Young minds don't like it when someone questions the wisdom of how they reinvented the wheel, even when the question comes from confusion instead of malice.
This happens a lot, especially with dynamic linking. I have a project that uses Qt, OpenCV, CUDA, PCL and VTK - fairly standard stack for 3D imaging and visualisation.
Since you normally need to bundle dependencies to account for different versions, this adds up quite fast. Qt adds 20MB for OpenGL, 15MB for the VC++ redist, about 30MB for other core libraries. Some stuff in OpenCV requires Nvidia's performance primitives (NPP), so in goes nppi64_80.dll - that's 100MB alone. opencv_cudaarithm310.dll is 70MB and even opencv_imgproc310.dll weighs in at 30MB. And on and on.
So yes, one little call to cv::cuda::remap adds in a boatload of dependencies when all the algorithm is doing is using a lookup table to sample an image.
It's pretty ironic that dynamic linking's main motivation was to eliminate duplicate code and reduce code size. Deploy a DLL once, every software uses it and doesn't have to include it.
Now it has turned out exactly the opposite way. If we went back to linking object code together we would get smaller sizes. Instead we have to include huge DLLs.
> dynamic linking's main motivation was to eliminate duplicate code and reduce code size
I'm pretty sure the main motivation is/was to allow patching of dependencies independently from applications. Very popular shared libraries might save space overall, but that is a secondary effect.
I had a fun time with this once. The Jetbrains Toolbox app is written using Qt and is 150mb. I opend the .app package on mac, deleted the frameworks directory, and symlinked it to my system's Qt install.
They seem to build it against a reasonable version of Qt, I haven't updated it in a while (because it's just a launcher), and when I do I'll just re-symlink against whatever Qt is currently installed (which I do keep updated)
I understand your argument, but in this particular case things aren't volatile enough that it causes any problems, and if it does it's just as easy to solve.
Depends on the language. If you're using something like C++, you can probably remove a lot of dead code. But with more dynamic languages, like Objective-C or Ruby or JavaScript, it becomes difficult or impossible to prove that a given chunk of code is never used.

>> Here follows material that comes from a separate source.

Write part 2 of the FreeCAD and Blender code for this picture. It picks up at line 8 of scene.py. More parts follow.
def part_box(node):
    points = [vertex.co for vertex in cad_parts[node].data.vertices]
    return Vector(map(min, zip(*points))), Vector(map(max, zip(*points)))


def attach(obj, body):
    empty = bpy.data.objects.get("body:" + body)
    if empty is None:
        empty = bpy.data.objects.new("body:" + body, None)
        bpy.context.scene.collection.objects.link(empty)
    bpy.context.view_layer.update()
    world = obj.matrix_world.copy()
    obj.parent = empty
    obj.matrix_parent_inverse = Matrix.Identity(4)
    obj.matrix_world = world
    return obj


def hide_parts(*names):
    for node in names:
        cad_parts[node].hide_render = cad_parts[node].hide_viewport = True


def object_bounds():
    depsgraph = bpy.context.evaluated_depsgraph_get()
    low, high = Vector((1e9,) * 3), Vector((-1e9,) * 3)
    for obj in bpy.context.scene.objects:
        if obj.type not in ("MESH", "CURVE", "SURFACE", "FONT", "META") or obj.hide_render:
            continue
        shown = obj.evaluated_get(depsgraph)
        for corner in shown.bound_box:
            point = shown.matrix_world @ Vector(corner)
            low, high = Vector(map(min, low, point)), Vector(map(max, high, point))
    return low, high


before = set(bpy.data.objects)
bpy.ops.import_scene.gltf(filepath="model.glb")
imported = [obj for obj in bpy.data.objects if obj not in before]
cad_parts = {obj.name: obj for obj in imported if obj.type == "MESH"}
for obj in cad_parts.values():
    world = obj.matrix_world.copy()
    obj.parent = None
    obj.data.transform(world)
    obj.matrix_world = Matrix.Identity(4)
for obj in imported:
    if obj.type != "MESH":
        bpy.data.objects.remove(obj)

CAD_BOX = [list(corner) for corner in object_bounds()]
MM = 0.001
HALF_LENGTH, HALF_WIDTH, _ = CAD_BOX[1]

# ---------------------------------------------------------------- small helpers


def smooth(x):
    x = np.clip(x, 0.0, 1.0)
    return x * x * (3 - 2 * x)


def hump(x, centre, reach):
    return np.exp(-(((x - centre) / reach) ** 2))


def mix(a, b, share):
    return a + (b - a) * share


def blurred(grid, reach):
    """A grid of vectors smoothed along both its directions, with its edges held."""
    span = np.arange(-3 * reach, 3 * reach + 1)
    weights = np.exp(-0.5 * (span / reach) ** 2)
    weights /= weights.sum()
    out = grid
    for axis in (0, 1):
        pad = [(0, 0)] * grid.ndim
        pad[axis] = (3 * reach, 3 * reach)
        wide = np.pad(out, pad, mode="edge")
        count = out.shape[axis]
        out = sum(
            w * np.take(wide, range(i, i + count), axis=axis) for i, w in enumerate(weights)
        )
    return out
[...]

In Objective-C (which I'm most familiar with), the linker will keep all Objective-C classes and methods because it has no idea if you might be looking things up by name at runtime and invoking them that way.

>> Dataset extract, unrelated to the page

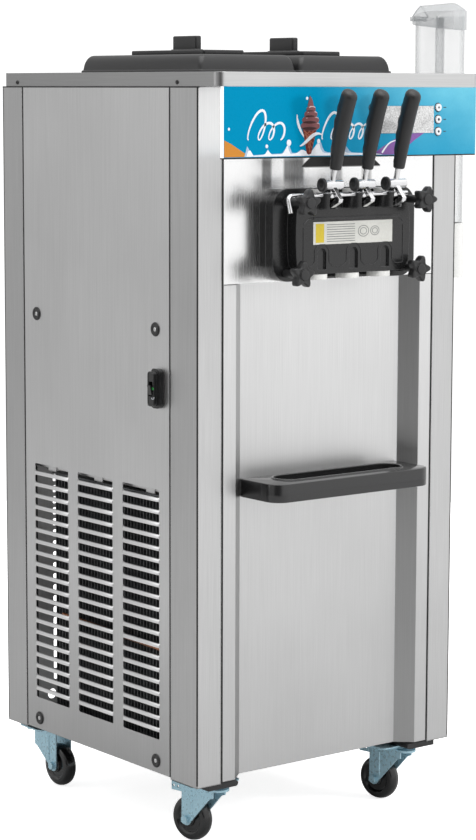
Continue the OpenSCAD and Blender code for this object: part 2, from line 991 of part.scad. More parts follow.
// Metal lever: eye on the pivot pin, tail into the plunger, kneed strap, hub block and stem
module lever(x) {
  tail_y = plunger_y + 3;
  color("#d9dadc") {
    plate_yz(x - lever_t / 2, x + lever_t / 2)
      difference() {
        union() {
          translate([pivot_y, pivot_z])
            circle(8);
          polygon([[hub_y - 5, hub_z], [hub_y + 5, hub_z], [pivot_y + 5, pivot_z + 6], [pivot_y - 5, pivot_z - 5]]);
          polygon([[hub_y - 6, hub_z - 3], [hub_y + 2, hub_z - 3], [knee_y + 8, knee_z + 1],
                   [pivot_y - 4, pivot_z - 15], [pivot_y - 8, pivot_z - 20], [knee_y, knee_z - 4],
                   [knee_y - 2, knee_z + 1]]);
          polygon([[pivot_y, pivot_z - 7], [pivot_y, pivot_z + 5], [tail_y - 3, pivot_z - 1], [tail_y - 3, pivot_z - 7]]);
          translate([tail_y - 3, pivot_z - 4])
            circle(3);
        }
        translate([pivot_y, pivot_z])
          circle(pivot_r + run);
      }
    along_x(hub_y, hub_z, hub_r, x - hub_l / 2, x + hub_l / 2);
    translate([x, hub_y, hub_z])
      rotate([stem_lean, 0, 0])
        cylinder(h = 40, r = 4.5);
  }
}

module left_lever() {
  lever(-handle_pitch);
}

module centre_lever() {
  lever(0);
}

module right_lever() {
  lever(handle_pitch);
}

// Moulded handle: leans forward, bends at the top, with a socket for the stem, and the hub's end cap
module grip(x) {
  color("#161617") {
    difference() {
      union() {
        hull() {
          translate([x, hub_y - 9, grip_bottom_z + 6])
            sphere(9.5, $fn = 24);
          translate([x, hub_y - 19, grip_bottom_z + 55])
            sphere(11.5, $fn = 24);
        }
        hull() {
          translate([x, hub_y - 19, grip_bottom_z + 55])
            sphere(11.5, $fn = 24);
          translate([x, hub_y - 37, grip_top_z - 26])
            sphere(12, $fn = 24);
        }
        hull() {
          translate([x, hub_y - 37, grip_top_z - 26])
            sphere(12, $fn = 24);
          translate([x, hub_y - 43, grip_top_z - 11])
            sphere(11, $fn = 24);
        }
      }
      translate([x, hub_y, hub_z])
        rotate([stem_lean, 0, 0])
          cylinder(h = 40.5, r = 4.55);
    }
    along_x(hub_y, hub_z, 11, x - hub_l / 2 - 4, x - hub_l / 2);
  }
}

module left_grip() {
  grip(-handle_pitch);
}

module centre_grip() {
  grip(0);
}

module right_grip() {
  grip(handle_pitch);
}

// Valve plunger: two ring grooves, and a slot near the top for the lever's tail
module plunger(x) {
  color("#e8e8e6")
    translate([x, plunger_y, 0])
      difference() {
        translate([0, 0, plunger_bottom])
          cylinder(h = plunger_top - plunger_bottom, r = plunger_r);
        for (z = [plunger_bottom + 6, plunger_bottom + 60])
          translate([0, 0, z])
            difference() {
              cylinder(h = 3, r = plunger_r + 1);
              translate([0, 0, -1])
                cylinder(h = 5, r = plunger_r - 1.5);
            }
        span([-5.5, -plunger_r - 1, pivot_z - 11], [5.5, plunger_r - 3, pivot_z + 3]);
      }
}

module left_plunger() {
  plunger(-handle_pitch);
}

module centre_plunger() {
  plunger(0);
}

module right_plunger() {
  plunger(handle_pitch);
}

// Star nozzle caps pushed onto the three spouts
module nozzles() {
  cap_r = 19;
  points = 6;
  star = [for (a = [0 : 10 : 350]) (6 + 2 * cos(points * a)) * [cos(a), sin(a)]];
  color("#f0f0ee")
    for (x = [-handle_pitch, 0, handle_pitch])
      translate([x, plunger_y, 0])
        difference() {
          translate([0, 0, spout_bottom - 9])
            cylinder(h = 8.5, r = cap_r);
          translate([0, 0, spout_bottom - 6])
            cylinder(h = 8, r = spout_r + 0.2);
          translate([0, 0, spout_bottom - 10])
            linear_extrude(5)
              polygon(star);
        }
}

// ---- outside fittings ------------------------------------------------------

// Drip tray: moulded shelf with a long well, raised rim and hooks on the recessed panel
module drip_tray() {
  front_r = 26;
  well_l = 264;
  well_w = 58;
  rim = 4;
  mid_y = recess_y - tray_d / 2;
  color("#141415")
    difference() {
      union() {
        translate([0, 0, tray_z - tray_h])
          linear_extrude(tray_h) {
            translate([-tray_w / 2, mid_y])
              square([tray_w, tray_d / 2]);
            translate([0, mid_y])
              round_rect(tray_w, tray_d, front_r);
          }
        translate([0, mid_y, 0])
          slab(well_l, well_w, well_w / 2 - eps, tray_z - 1, 4);
      }
      translate([0, mid_y, 0])
        slab(well_l - 2 * rim, well_w - 2 * rim, well_w / 2 - rim - eps, tray_z - 22, 30);
    }
}

// Holder for the cone tubes: two cups on a wall plate, and two clips higher up
module cone_holder() {
  cup_r = tube_r + 2.5;
  clip_z = 1180;
  color("#ecedea")
    difference() {
      union() {
        for (y = [front_tube_y, rear_tube_y]) {
          translate([tube_x, y, holder_bottom])
            cylinder(h = holder_top - holder_bottom, r = cup_r);
          translate([tube_x, y, clip_z])
            cylinder(h = 16, r = cup_r);
        }
        span([half_w, front_tube_y - 22, holder_bottom], [half_w + 8, rear_tube_y + 22, holder_top]);
        span([half_w, front_tube_y - 22, clip_z], [half_w + 8, rear_tube_y + 22, clip_z + 16]);
        span([half_w, front_tube_y + 10, holder_top - 1], [half_w + 3, rear_tube_y - 10, clip_z + 1]);
      }
      for (y = [front_tube_y, rear_tube_y])
        translate([tube_x, y, holder_bottom + 3])
          cylinder(h = 400, r = tube_r + 0.2);
    }
}

// Two clear cone tubes joined side by side, with a hinge ear at the rear
module cone_tubes() {
  color("#dfe6e8", 0.5)
    difference() {
      union() {
        for (y = [front_tube_y, rear_tube_y])
          translate([tube_x, y, holder_bottom + 3.2])
            cylinder(h = tube_top - holder_bottom - 3.2, r = tube_r);
        span([tube_x - 9, rear_tube_y + tube_r - 2, cone_hinge_z - 4], [tube_x + 9, cone_hinge_y, cone_hinge_z + 4]);
        along_x(cone_hinge_y, cone_hinge_z, 4, tube_x - 9, tube_x + 9);
      }
      for (y = [front_tube_y, rear_tube_y])
        translate([tube_x, y, holder_bottom])
          cylinder(h = 500, r = tube_r - tube_t);
      along_x(cone_hinge_y, cone_hinge_z, 2 + run, tube_x - 10, tube_x + 10);
    }
}

// Outline of the cone lid, open at the hinge end
module cone_lid_outline(r) {
  translate([tube_x, front_tube_y])
    circle(r);
  translate([tube_x - r, front_tube_y])
    square([2 * r, rear_tube_y + tube_r - front_tube_y]);
}

// Cone lid: skirt, ridged roof, two hinge arms and the hinge pin
module cone_lid() {
  skirt_r = tube_r + 2.8;
  inner_r = tube_r + 1.3;
  length = rear_tube_y + tube_r - front_tube_y;
  color("#e6eaeb") {
    difference() {
      translate([0, 0, cone_lid_bottom])
        linear_extrude(cone_eave - cone_lid_bottom)
          cone_lid_outline(skirt_r);
      translate([0, 0, cone_lid_bottom - 1])
        linear_extrude(tube_top + 1.5 - cone_lid_bottom + 1)
          intersection() {
            union() {
              cone_lid_outline(inner_r);
              translate([tube_x - inner_r, rear_tube_y])
                square([2 * inner_r, tube_r + 1]);
            }
            translate([tube_x - 50, front_tube_y - 50])
              square([100, 250]);
          }
    }
    hull() {
      translate([0, 0, cone_eave - 1])
        linear_extrude(1)
          cone_lid_outline(skirt_r, $fn = 32);
      translate([tube_x - 3, front_tube_y - 4, cone_eave])
        cube([6, length, cone_ridge - cone_eave]);
    }
    for (sx = [-1, 1]) {
      translate([tube_x + sx * 14, 0, 0])
        span([-4, rear_tube_y + tube_r - 1, tube_top + 1.6], [4, cone_hinge_y + 2, cone_eave - 2]);
      translate([tube_x + sx * 14, 0, 0])
        span([-4, cone_hinge_y - 4, cone_hinge_z - 4], [4, cone_hinge_y + 4, cone_eave - 2]);
    }
    along_x(cone_hinge_y, cone_hinge_z, 2, tube_x - 11, tube_x + 11);
  }
}

// ---- castors ---------------------------------------------------------------

// Children placed at a castor's swivel axis and turned about it
module at_castor(sx, sy, turn = 0) {
  translate([sx * castor_x, sy < 0 ? front_castor_y : rear_castor_y, 0])
    rotate(turn)
      children();
}

// Top plate with four bolts, upper race and kingpin
module castor_plates() {
  plate_w = 96;
  plate_d = 66;
  bolt_x = 38;
  bolt_y = 12;
  color("#a8c6d2")
    for (sx = [-1, 1], sy = [-1, 1])
      at_castor(sx, sy) {
        slab(plate_w, plate_d, 8, frame_bottom - 2.5, 2.5);
        for (bx = [-1, 1], by = [-1, 1])
          translate([bx * bolt_x, by * bolt_y, frame_bottom - 7])
            cylinder(h = 5, r = 5.5, $fn = 6);
        translate([0, 0, crown_z + crown_t + 0.1])
          cylinder(h = frame_bottom - 2.5 - crown_z - crown_t - 0.1, r = 24);
        translate([0, 0, crown_z - 6])
          cylinder(h = 14, r = king_r);
        translate([0, 0, crown_z - 8])
          cylinder(h = 7.9, r = 9);
      }
}

// Side view of a fork leg: upright on the axle's side; the other side drops from the crown, then slants
module leg_outline(drop) {
  boss_half = 10;
  polygon([[-30, crown_z + crown_t], [trail + boss_half, crown_z + crown_t], [trail + boss_half, wheel_r],
           [trail - 8, wheel_r - 5], [-22, crown_z - drop - 3], [-30, crown_z - drop]]);
  translate([trail, wheel_r])
    circle(boss_half);
}

// Swivel fork: round-fronted crown with a kingpin hole, two legs, and the axle bolt with its nut.
// The front forks have a drilled wing behind each leg; the rear forks have deeper legs.
module castor_fork(wing = false) {
  outer = fork_gap / 2 + fork_t;
  wing_l = 24;
  wing_h = 15;
  crown_back = trail + 10;
  color("#a8c6d2") {
    difference() {
      union() {
        for (sx = [-1, 1]) {
          translate([sx * (fork_gap / 2 + fork_t / 2), 0, 0])
            plate_yz(-fork_t / 2, fork_t / 2) {
              leg_outline(wing ? 11 : 28);
              if (wing)
                difference() {
                  translate([trail + 8, crown_z + crown_t - wing_h])
                    square([wing_l, wing_h]);
                  for (hole = [0.42, 0.82])
                    translate([trail + 8 + hole * wing_l, crown_z + crown_t - wing_h / 2])
                      circle(2.4);
                }
            }
          // Pressed rib down the leg
          translate([sx * outer, trail - 12, wheel_r + 8])
            cylinder(h = crown_z - wheel_r - 14, r = 1.6);
        }
        translate([0, 0, crown_z])
          linear_extrude(crown_t) {
            translate([-outer, -30])
              square([2 * outer, crown_back + 30]);
            translate([0, -30])
              circle(outer);
          }
      }
      translate([0, 0, crown_z - 1])
        cylinder(h = 10, r = king_r + run);
      along_x(trail, wheel_r, axle_r + run, -30, 30);
    }
    along_x(trail, wheel_r, axle_r, -outer - 1, outer + 1);
    for (sx = [-1, 1])
      translate([sx * (outer + 3.1), trail, wheel_r])
        rotate([0, 90, 0])
          cylinder(h = 5.8, r = 7, center = true, $fn = 6);
  }
}

module front_left_fork() {
  at_castor(-1, -1, front_left_turn)
    castor_fork(wing = true);
}

module front_right_fork() {
  at_castor(1, -1, front_right_turn)
    castor_fork(wing = true);
}

module rear_left_fork() {
  at_castor(-1, 1, rear_left_turn)
    castor_fork();
}

module rear_right_fork() {
  at_castor(1, 1, rear_right_turn)
    castor_fork();
}

// Moulded wheel with a crowned tread, running on the axle bolt
module castor_wheel() {
  tread_r = 12;
  hub_half = 12.5;
  color("#161617")
    translate([0, trail, wheel_r])
      rotate([0, 90, 0])
        rotate_extrude($fn = 72)
          difference() {
            union() {
              translate([wheel_r - tread_r, 0])
                circle(tread_r);
              translate([axle_r + run, -9])
                square([wheel_r - tread_r - axle_r, 18]);
              translate([axle_r + run, -hub_half])
                square([9, 2 * hub_half]);
            }
            translate([-50, -50])
              square([50 + axle_r + run, 100]);
          }
}

module front_left_wheel() {
  at_castor(-1, -1, front_left_turn)
    castor_wheel();
}

module front_right_wheel() {
  at_castor(1, -1, front_right_turn)
    castor_wheel();
}

module rear_left_wheel() {
  at_castor(-1, 1, rear_left_turn)
    castor_wheel();
}

module rear_right_wheel() {
  at_castor(1, 1, rear_right_turn)
    castor_wheel();
}

base_frame();
corner_posts();
left_side_panel();
right_side_panel();
rear_panel();
lower_front_panel();
head_panel();
panel_screws();
top_cap();
fascia();
display_module();
plus_button();
minus_button();
stop_button();
breaker_housing();
breaker_rocker();
hoppers();
left_lid();
right_lid();
left_lid_cover();
right_lid_cover();
freezing_cylinders();
left_beater();
right_beater();
gear_motor();
compressor();
condenser();
fan_blades();
head_flange();
head_body();
head_seals();
head_studs();
upper_left_star_knob();
upper_right_star_knob();
lower_left_star_knob();
lower_right_star_knob();
pivot_pin();
left_lever();
centre_lever();
right_lever();
left_grip();
centre_grip();
right_grip();
left_plunger();
centre_plunger();
right_plunger();
nozzles();
drip_tray();
cone_holder();
cone_tubes();
cone_lid();
castor_plates();
front_left_fork();
front_right_fork();
rear_left_fork();
rear_right_fork();
front_left_wheel();
front_right_wheel();
rear_left_wheel();
rear_right_wheel();
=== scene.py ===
"""Looks of the soft serve machine: finishes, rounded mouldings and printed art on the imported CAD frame."""

import json
import math

import bpy
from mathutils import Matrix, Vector


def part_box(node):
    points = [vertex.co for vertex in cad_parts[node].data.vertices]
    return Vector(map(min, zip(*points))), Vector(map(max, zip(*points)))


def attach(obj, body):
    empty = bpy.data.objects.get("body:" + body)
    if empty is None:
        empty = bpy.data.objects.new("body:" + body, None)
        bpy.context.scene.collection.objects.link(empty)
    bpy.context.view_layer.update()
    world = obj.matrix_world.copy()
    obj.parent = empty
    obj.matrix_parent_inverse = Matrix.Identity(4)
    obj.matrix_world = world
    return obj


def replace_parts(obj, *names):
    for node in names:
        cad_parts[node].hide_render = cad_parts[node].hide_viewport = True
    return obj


MM = 0.001
SIDES = ("left", "centre", "right")
CORNERS = [f"{row}_{side}" for row in ("front", "rear") for side in ("left", "right")]

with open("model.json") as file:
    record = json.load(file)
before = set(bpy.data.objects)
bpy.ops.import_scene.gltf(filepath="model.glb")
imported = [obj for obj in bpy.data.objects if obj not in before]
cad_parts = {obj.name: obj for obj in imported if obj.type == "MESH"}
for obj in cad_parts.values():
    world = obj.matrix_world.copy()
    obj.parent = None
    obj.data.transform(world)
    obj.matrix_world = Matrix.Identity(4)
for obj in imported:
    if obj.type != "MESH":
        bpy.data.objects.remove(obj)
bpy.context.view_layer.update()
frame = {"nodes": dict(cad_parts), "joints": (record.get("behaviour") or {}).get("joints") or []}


# ---- places in the frame, in millimetres ----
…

Even if you can throw away dead code, you can run into bloat because a library has a massive set of foundational APIs that the rest is built on, and using one little feature of the library ends up bringing in half the library code because it's used everywhere.
You could use static analysis to find out if anything calls objects dynamically by name at run time which could be a useful optimization. To be safe this would be one bool value for the entire code base, but with some care it would help. A larger issue is size is simply not considered a significant issue.
With Objective-C, that will always come back "true." Even if you never use dynamic lookups, Apple's frameworks do. I suspect the same is true of other languages.
Nibs and storyboards are full of this stuff. They instantiate classes by name, call methods by name, etc. Some example documentation if you're curious:
Objective-C's dispatch is built around looking up methods by their selector, which is effectively an interned name. Looking up the selector can be slow, but once you have one, invoking a method using a dynamic selector is as fast as invoking one with a selector that's known at compile time.
> Interesting, I find that surprising due to the overhead involved.
Due to the frequency of this, objc_msgSend (which handles dynamic method calls) is hand-written in assembly, with caching and "fast paths" to improve speed. The overhead can usually be brought down to that of a virtual function call in C++.
That's the thing about performance. If you do something a million times, it's usually OK if the first time takes a thousand times longer than the fast case, as long as subsequent times are fast.
Look at how much code is written in Ruby and Python. Their method dispatches are way slower. To put it in perspective, it takes CPython about an order of magnitude longer to add two numbers together than it takes Objective-C to do a dynamic method dispatch.
The interesting part of this is that all this dynamism and dependence on runtime actually improves performance in comparison to C++. For example it is perfectly possible to implement objc_msgSend in portable C such that it is on modern superscalar and heavily cache dependent CPUs on average faster than C++-style virtual method call.
Really? That seems highly unlikely, and doesn't match with any of the speed testing I've done.
When you get down to it, an ObjC message send performs a superset of the work of a C++ virtual call. A C++ virtual call gets the vtable pointer from the object, indexes into that table by a constant offset, loads the function pointer at that offset, and calls it. An ObjC message send gets the class pointer from the object, indexes into that table by a constant offset, loads the method cache information at that index, uses the selector to look up the entry in the cache's hash table, and then if all goes well, it loads the function pointer from the table and jumps to it.
Depends on if you're statically or dynamically linking. When statically linking the final binary shouldn't contained unused functions from external libraries.
Leftpad is not an example of the issue mentioned. Leftpad is an example of a small module that was being used by a lot of projects. GPP is talking about pulling in larger libraries which contain code not actually used by the app.
(Also Electron bundles 'just the rendering library from Chromium' [1], not 'all of Chrome').
Well it wasn't that you weren't being specific, more that you were casually maligning the JS community unfairly, when the article isn't even about web/JS :)
(I also don't agree with 'don't need to'. The main takeaway from the leftpad debarcle was the fixes to the npm module deletion policy, and hopefully people learning they shouldn't rely on an 'npm install' for production deployments! Whether people should use small modules is still up for debate, there are trade-offs [1] [2]).
As I understand it, when you link your binary, the linker will only include the used parts of the libraries. Linking to a 10M library but calling only one function will not increase your binary size by 10M, probably just a few bytes.